Improved Deep Neural Network Hardware-Accelerators Based on Non-Volatile-Memory: The Local Gains Technique

Irem Boybat, Carmelo di Nolfo, Stefano Ambrogio, Martina Bodini, Nathan C. P. Farinha, Robert M. Shelby, Pritish Narayanan, Severin Sidler, Hsinyu Tsai, Yusuf Leblebici, Geoffrey W. Burr

Published: 2017, Last Modified: 12 May 2025ICRC 2017EveryoneRevisionsBibTeXCC BY-SA 4.0

Abstract: Cognitive computing - which learns to do useful computational tasks from data, rather than by being programmed explicitly - represents a fundamentally new form of computing. Unfortunately, Deep Neural Networks (DNNs) learn from repeated exposure to huge datasets, which currently requires extensive computation capabilities (such as many GPUs) working together over days or weeks of time. To accelerate this process, our group is investigating hardware accelerators for backpropagation training based on analog Non-Volatile Memory (NVM). This paper describes a novel Local Gains (LG) method which can increase network accuracy, extend the range of acceptable learning rates, and reduce overall weight-update activity and thus the corresponding power consumption.

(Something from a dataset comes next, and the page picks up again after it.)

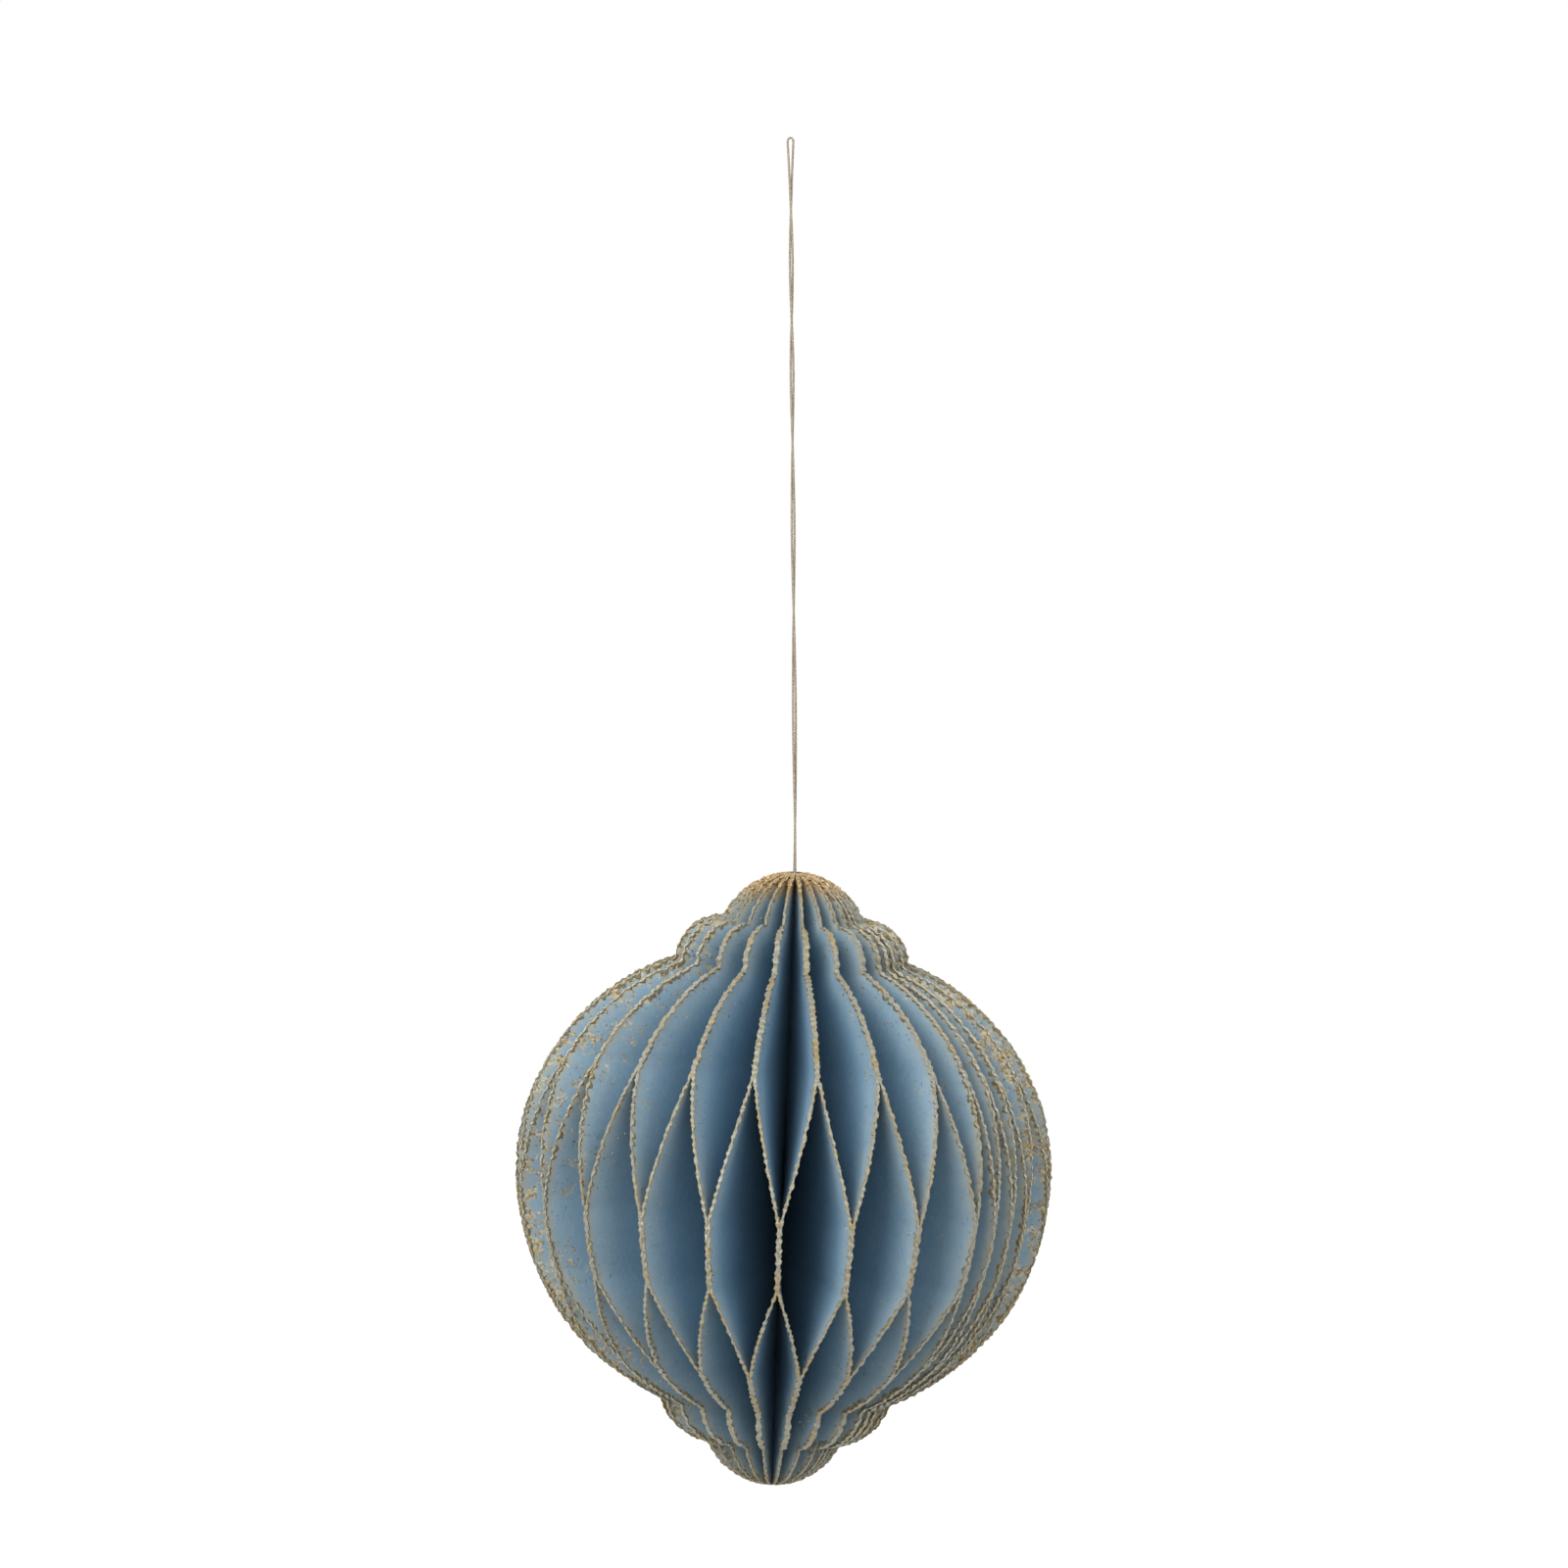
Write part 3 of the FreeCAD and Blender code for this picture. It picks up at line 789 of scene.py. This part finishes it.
# The crust's size along the edge: one point to each tooth, small lumps and wide patches
POINT_SHARPNESS = -2.2
POINT_SIZE = 1.35
BASE_SIZE = 0.52
LUMP_RUN = 1.1 * MM
LUMP_SIZE = 0.3
LUMP_START = -0.1
PATCH_RUN = 22 * MM
PATCH_RANGE = 2.6
PATCH_START = -0.4
LEAST_PATCH = 0.15
END_TAPER = 1.2 * MM
CRUST_STRIDE = 7.77
PATCH_SHIFT = 31.0
# Where the crust is slim: the crown but not its apex, and the foot, by heights from the body's top
SLIM_CROWN = (-14.2 * MM, -13.2 * MM)
FULL_APEX = (-4 * MM, -1 * MM)
SLIM_FOOT = (-158.8 * MM, -160 * MM)
SLIMMING = -0.65
# The space beside a leaf at its edge, which grows with the distance from the axis
ROOM_SLOPE = 0.045
ROOM_AT_AXIS = 0.1 * MM
INWARD_THINNING = -0.7
SHARD_LEVEL = 0.48
SHARD_SIZE = 0.17 * MM
SHARD_COUNT = 900
LEAST_DUST = 300
FULL_DUSTING_DUST = 2000
DUSTING_THINNING = 0.45 * MM
DUSTING_PILE_LOSS = 0.2 * MM
DUST_REACH = 9 * MM
DUST_CROWDING = 2.2
DUST_COARSENESS = 2.4
DUST_HEIGHT = 0.6 * PAPER_THICKNESS
BARE_RUN = 18 * MM
BARE_RANGE = (0.3, 0.65)
CRUST_INPUTS = {
    **PLACE_INPUTS,
    **TORN_INPUTS,
    "Crust thickness": "Float",
    "Crust pile": "Float",
    "Crust width": "Float",
    "Crust lip": "Float",
    "Shard size": "Float",
    "Shard count": "Int",
    "Dust count": "Int",
    "Dust reach": "Float",
    "Glitter seed": "Int",
    "Dusting": "Float",
    "Gilding": "Material",
}
gilt_tree, given, made = new_tree("Glitter crust", CRUST_INPUTS)
tree = gilt_tree
edge_line = join_tree(tree, torn_tree, {name: given[name] for name in ("Geometry", *TORN_INPUTS)})
edge_length = place_node(tree, "GeometryNodeCurveLength", {0: edge_line}).outputs[0]


def edge_at(tree, share):
    """The place on the torn edge at a share of its length, and the direction out across it."""
    spot = place_node(
        tree,
        "GeometryNodeSampleCurve",
        {"Curves": edge_line, "Factor": share},
        mode="FACTOR",
        use_all_curves=True,
    )
    return spot.outputs["Position"], outward_of(tree, spot.outputs["Tangent"])


def crust_sizes(tree, share):
    """How far in the crust reaches and how thick it is, at a share of the edge's length."""
    run = math_of(tree, "MULTIPLY", share, edge_length)
    shift = math_of(tree, "MULTIPLY", given["Glitter seed"], CRUST_STRIDE)
    lumps = line_noise(tree, run, 1 / LUMP_RUN, shift)
    patches = line_noise(tree, run, 1 / PATCH_RUN, math_of(tree, "ADD", shift, PATCH_SHIFT))
    tooth_place = math_of(tree, "ADD", math_of(tree, "DIVIDE", run, given["Tooth length"]), shift)
    point = place_node(
        tree, "ShaderNodeTexVoronoi", {"W": tooth_place, "Scale": 1.0}, voronoi_dimensions="1D"
    ).outputs["Distance"]
    point = math_of(tree, "MAXIMUM", math_of(tree, "MULTIPLY_ADD", point, POINT_SHARPNESS, 1.0), 0.0)
    point_size = math_of(tree, "MULTIPLY_ADD", point, POINT_SIZE, BASE_SIZE)
    lump_size = math_of(tree, "MULTIPLY_ADD", lumps, LUMP_SIZE, LUMP_START)
    patch_size = math_of(tree, "MULTIPLY_ADD", patches, PATCH_RANGE, PATCH_START)
    patch_size = math_of(tree, "MAXIMUM", patch_size, LEAST_PATCH)
    to_end = math_of(tree, "MINIMUM", run, math_of(tree, "SUBTRACT", edge_length, run))
    taper = eased(tree, to_end, 0.0, END_TAPER)
    size = math_of(tree, "MULTIPLY", math_of(tree, "ADD", point_size, lump_size), taper)
    width = math_of(tree, "MULTIPLY", math_of(tree, "MULTIPLY", size, patch_size), given["Crust width"])
    return width, math_of(tree, "MULTIPLY", size, given["Crust thickness"]), taper


def slimness(tree, height):
    """The crust's thickness at a height as a share of its full size on the ball."""
    above = eased(tree, height, *SLIM_CROWN)
    above = math_of(tree, "SUBTRACT", above, eased(tree, height, *FULL_APEX))
    below = eased(tree, height, *SLIM_FOOT)
    return math_of(tree, "MULTIPLY_ADD", math_of(tree, "ADD", above, below), SLIMMING, 1.0)


grid = place_node(
    tree,
    "GeometryNodeMeshGrid",
    {"Size X": 1.0, "Size Y": 1.0, "Vertices X": CRUST_RING + 1, "Vertices Y": CRUST_ROWS},
)
flat = split_vector(tree, place_node(tree, "GeometryNodeInputPosition").outputs[0])
column = math_of(tree, "ROUND", math_of(tree, "MULTIPLY_ADD", flat["X"], CRUST_RING, CRUST_RING / 2))
around = math_of(tree, "MULTIPLY", math_of(tree, "ADD", column, 0.5), math.tau / CRUST_RING)
row_share = math_of(tree, "ADD", flat["Y"], 0.5)
edge_spot, outward = edge_at(tree, row_share)
crust_width, crust_thickness, taper = crust_sizes(tree, row_share)
edge_parts = split_vector(tree, edge_spot)
room = math_of(tree, "MULTIPLY_ADD", edge_parts["X"], ROOM_SLOPE, ROOM_AT_AXIS)
half_thickness = math_of(tree, "MULTIPLY", crust_thickness, 0.5)
half_thickness = math_of(tree, "MULTIPLY", half_thickness, slimness(tree, edge_parts["Z"]))
half_thickness = math_of(tree, "MINIMUM", half_thickness, room)


def squared(tree, wave):
    """A wave with flatter tops, which turns a round section into a band with round corners."""
    size = math_of(tree, "POWER", math_of(tree, "ABSOLUTE", wave), 0.5)
    return math_of(tree, "MULTIPLY", size, math_of(tree, "SIGN", wave))


across = squared(tree, math_of(tree, "COSINE", around))
inward_share = math_of(tree, "MULTIPLY_ADD", across, -0.5, 0.5)
lip = math_of(tree, "MULTIPLY", given["Crust lip"], taper)
inward = math_of(tree, "SUBTRACT", math_of(tree, "MULTIPLY", crust_width, inward_share), lip)
ring_spot = vector_sum(tree, edge_spot, outward, math_of(tree, "MULTIPLY", inward, -1.0))
sideways = math_of(tree, "MULTIPLY", squared(tree, math_of(tree, "SINE", around)), half_thickness)
thinning = math_of(tree, "MULTIPLY_ADD", inward_share, INWARD_THINNING, 1.0)
sideways = math_of(tree, "MULTIPLY", sideways, thinning)
ring_spot = vector_sum(tree, ring_spot, ACROSS_SHEET, sideways)
grains = place_node(tree, "ShaderNodeTexNoise", {"Vector": ring_spot, "Scale": 1800.0, "Detail": 1.0})
grains = place_node(
    tree, "ShaderNodeVectorMath", {0: grains.outputs["Color"], 1: (0.5, 0.5, 0.5)}, operation="SUBTRACT"
)
grain_size = math_of(tree, "MULTIPLY", taper, CRUST_ROUGHNESS)
ring_spot = vector_sum(tree, ring_spot, grains.outputs[0], grain_size)
crust = place_node(
    tree, "GeometryNodeSetPosition", {"Geometry": grid.outputs["Mesh"], "Position": ring_spot}
)
crust = place_node(
    tree, "GeometryNodeMergeByDistance", {"Geometry": crust.outputs[0], "Distance": MERGE_REACH}
)


def random_number(tree, low, high, seed):
    """A different number for each point, drawn with the leaf's glitter seed."""
    leaf_seed = math_of(tree, "ADD", given["Glitter seed"], float(seed))
    sockets = {2: low, 3: high, "Seed": leaf_seed}
    return place_node(tree, "FunctionNodeRandomValue", sockets, data_type="FLOAT").outputs[1]


def scatter_shards(tree, points, seed, coarseness):
    """Thin three-cornered glitter shards turned every way on a set of points."""
    shard = place_node(
        tree,
        "GeometryNodeMeshCone",
        {"Vertices": 3, "Radius Top": 0.0, "Radius Bottom": 1.0, "Depth": 0.5},
        fill_type="TRIANGLE_FAN",
    )
    turned = vector_of(tree, *[random_number(tree, 0.0, math.tau, seed + turn) for turn in range(3)])
    size = math_of(tree, "MULTIPLY", random_number(tree, 0.5, 1.3, seed + 3), given["Shard size"])
    size = math_of(tree, "MULTIPLY", size, coarseness)
    scale = vector_of(tree, size, size, size)
    return place_node(
        tree,
        "GeometryNodeInstanceOnPoints",
        {"Points": points, "Instance": shard.outputs[0], "Rotation": turned, "Scale": scale},
    ).outputs[0]


# Shards in the crust, on both sides and along the lip
points = place_node(
    tree, "GeometryNodeMeshLine", {"Count": given["Shard count"], "Offset": (0.0, 0.0, 0.0)}
).outputs[0]
share = random_number(tree, 0.004, 0.996, 11)
edge_spot, outward = edge_at(tree, share)
crust_width, crust_thickness, _ = crust_sizes(tree, share)
around = random_number(tree, 0.0, math.tau, 12)
across = squared(tree, math_of(tree, "COSINE", around))
inward_share = math_of(tree, "MULTIPLY_ADD", across, -0.5, 0.5)
inward = math_of(tree, "SUBTRACT", math_of(tree, "MULTIPLY", crust_width, inward_share), given["Crust lip"])
spot = vector_sum(tree, edge_spot, outward, math_of(tree, "MULTIPLY", inward, -1.0))
thin = math_of(tree, "MULTIPLY", slimness(tree, split_vector(tree, edge_spot)["Z"]), SHARD_LEVEL)
sideways = math_of(tree, "MULTIPLY", squared(tree, math_of(tree, "SINE", around)), thin)
sideways = math_of(tree, "MULTIPLY", sideways, crust_thickness)
spot = vector_sum(tree, spot, ACROSS_SHEET, sideways)
points = place_node(tree, "GeometryNodeSetPosition", {"Geometry": points, "Position": spot}).outputs[0]
shards = scatter_shards(tree, points, 20, 1.0)

# Dust on the card beside the crust, thinner further in
points = place_node(
    tree, "GeometryNodeMeshLine", {"Count": given["Dust count"], "Offset": (0.0, 0.0, 0.0)}
).outputs[0]
share = random_number(tree, 0.01, 0.99, 31)
edge_spot, outward = edge_at(tree, share)
inward = math_of(tree, "POWER", random_number(tree, 0.0, 1.0, 32), DUST_CROWDING)
inward = math_of(tree, "MULTIPLY", inward, given["Dust reach"])
spot = vector_sum(tree, edge_spot, outward, math_of(tree, "MULTIPLY", inward, -1.0))
other_face = math_of(tree, "ROUND", random_number(tree, 0.0, 1.0, 33))
sideways = math_of(tree, "MULTIPLY_ADD", other_face, 2 * DUST_HEIGHT, -DUST_HEIGHT)
spot = vector_sum(tree, spot, ACROSS_SHEET, sideways)
run = math_of(tree, "MULTIPLY", share, edge_length)
bare = line_noise(tree, run, 1 / BARE_RUN, given["Glitter seed"])
bare = math_of(tree, "LESS_THAN", bare, random_number(tree, *BARE_RANGE, 34))
points = place_node(tree, "GeometryNodeSetPosition", {"Geometry": points, "Position": spot}).outputs[0]
points = place_node(
    tree, "GeometryNodeDeleteGeometry", {"Geometry": points, "Selection": bare}, domain="POINT"
).outputs[0]
dust = scatter_shards(tree, points, 40, DUST_COARSENESS)

# Two crusts lie side by side where leaves are glued, so each stands off its glue face by the pile
piled = tree.nodes.new("GeometryNodeJoinGeometry")
gilding = tree.nodes.new("GeometryNodeJoinGeometry")
for layer in (crust.outputs[0], shards):
    tree.links.new(layer, piled.inputs[0])
height = split_vector(tree, place_node(tree, "GeometryNodeInputPosition").outputs[0])["Z"]
crust_pile = math_of(tree, "MULTIPLY", given["Crust pile"], slimness(tree, height))
for layer, pile in ((piled.outputs[0], crust_pile), (dust, 0.0)):
    layer = place_node(tree, "GeometryNodeRealizeInstances", {0: layer}).outputs[0]
    layer = join_tree(
        tree, place_tree, {"Geometry": layer, "Pile": pile, **{name: given[name] for name in PLACE_INPUTS}}
    )
    tree.links.new(layer, gilding.inputs[0])
gilding = stored(tree, gilding.outputs[0], "dusting", given["Dusting"])
gilding = place_node(tree, "GeometryNodeSetMaterial", {"Geometry": gilding, "Material": given["Gilding"]})
tree.links.new(gilding.outputs[0], made)

# The glitter's finish: champagne gold with deeper gold in patches, and orange gold on the crown's apex
GLITTER_STOPS = [
    (0.1, (0.16, 0.09, 0.025)),
    (0.34, (0.30, 0.21, 0.07)),
    (0.45, (0.215, 0.195, 0.13)),
    (0.8, (0.25, 0.245, 0.20)),
]
CROWN_STOPS = [(0.2, (0.16, 0.085, 0.025)), (0.8, (0.46, 0.31, 0.13))]
CROWN_STRENGTH = 0.85
FLECK_CONTRAST = 0.4
PALENESS_SHIFT = -0.09
DUSTING_DEEPENING = -0.14
gold_glitter, tree, shader = new_material("gold_glitter", 0.55)
shader.inputs["Metallic"].default_value = 0.35
place = place_node(tree, "ShaderNodeTexCoord").outputs["Object"]
flecks = place_node(tree, "ShaderNodeTexVoronoi", {"Vector": place, "Scale": 2600.0})
fleck_shade = split_vector(tree, flecks.outputs["Color"])["X"]
patches = noise_of(tree, place, 130.0, 3.0)
dusting = place_node(tree, "ShaderNodeAttribute", attribute_name="dusting").outputs["Fac"]
paleness = math_of(tree, "MULTIPLY_ADD", dusting, DUSTING_DEEPENING, PALENESS_SHIFT)
paleness = math_of(tree, "ADD", patches, paleness)
paleness = math_of(tree, "MULTIPLY_ADD", fleck_shade, FLECK_CONTRAST, paleness)
gold_colour = colour_ramp(tree, paleness, GLITTER_STOPS)
crown_gold = colour_ramp(tree, fleck_shade, CROWN_STOPS)
on_crown = eased(tree, split_vector(tree, place)["Z"], CROWN_GOLD_START, CROWN_GOLD_FULL)
crown_share = math_of(tree, "MULTIPLY", on_crown, CROWN_STRENGTH)
gold_colour = mixed_colour(tree, crown_share, gold_colour, crown_gold)
tree.links.new(gold_colour, shader.inputs["Base Color"])
add_bump(tree, shader, flecks.outputs["Distance"], 0.4, 0.08 * MM)

# A dusted cell's crust is thinner, with more of its glitter fallen on the card
for number, (outline, shared_values) in leaf_plans.items():
    dusting = shared_values["Dusting"]
    gilt_mesh = grow_mesh(
        f"gilt_edge_{number:02d}",
        outline,
        gilt_tree,
        {
            **shared_values,
            "Crust thickness": FULL_THICKNESS - DUSTING_THINNING * dusting,
            "Crust pile": FULL_PILE - DUSTING_PILE_LOSS * dusting,
            "Crust width": CRUST_WIDTH,
            "Crust lip": CRUST_LIP,
            "Shard size": SHARD_SIZE,
            "Shard count": SHARD_COUNT,
            "Dust count": round(LEAST_DUST + FULL_DUSTING_DUST * dusting),
            "Dust reach": DUST_REACH,
            "Glitter seed": number,
            "Gilding": gold_glitter,
        },
    )
    add_piece(gilt_mesh.name, gilt_mesh)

We analyze the impact of different activation functions and the corresponding dynamic range of input and output neurons. We then show that the use of non-negative neuron-activations offers advantages within a crossbar implementation (without degrading accuracy), by causing the sign of the weight-update to depend only on the sign of the backpropagated error. Then we introduce LG: a neuron-centric (NOT synapse-centric) modulation of the learning rate based on the sign of successive weight updates. The concept of Safety Margin (SM) - the margin by which the correct output neuron exceeded (or failed to exceed) the strongest incorrect neuron - is introduced, providing a novel way to gauge the robustness of DNN classification performance. We use device-aware DNN simulations to demonstrate higher accuracy, reduced sensitivity to network hyperparameters, and an overall improved training process, as well as lower network activity and reduced power consumption.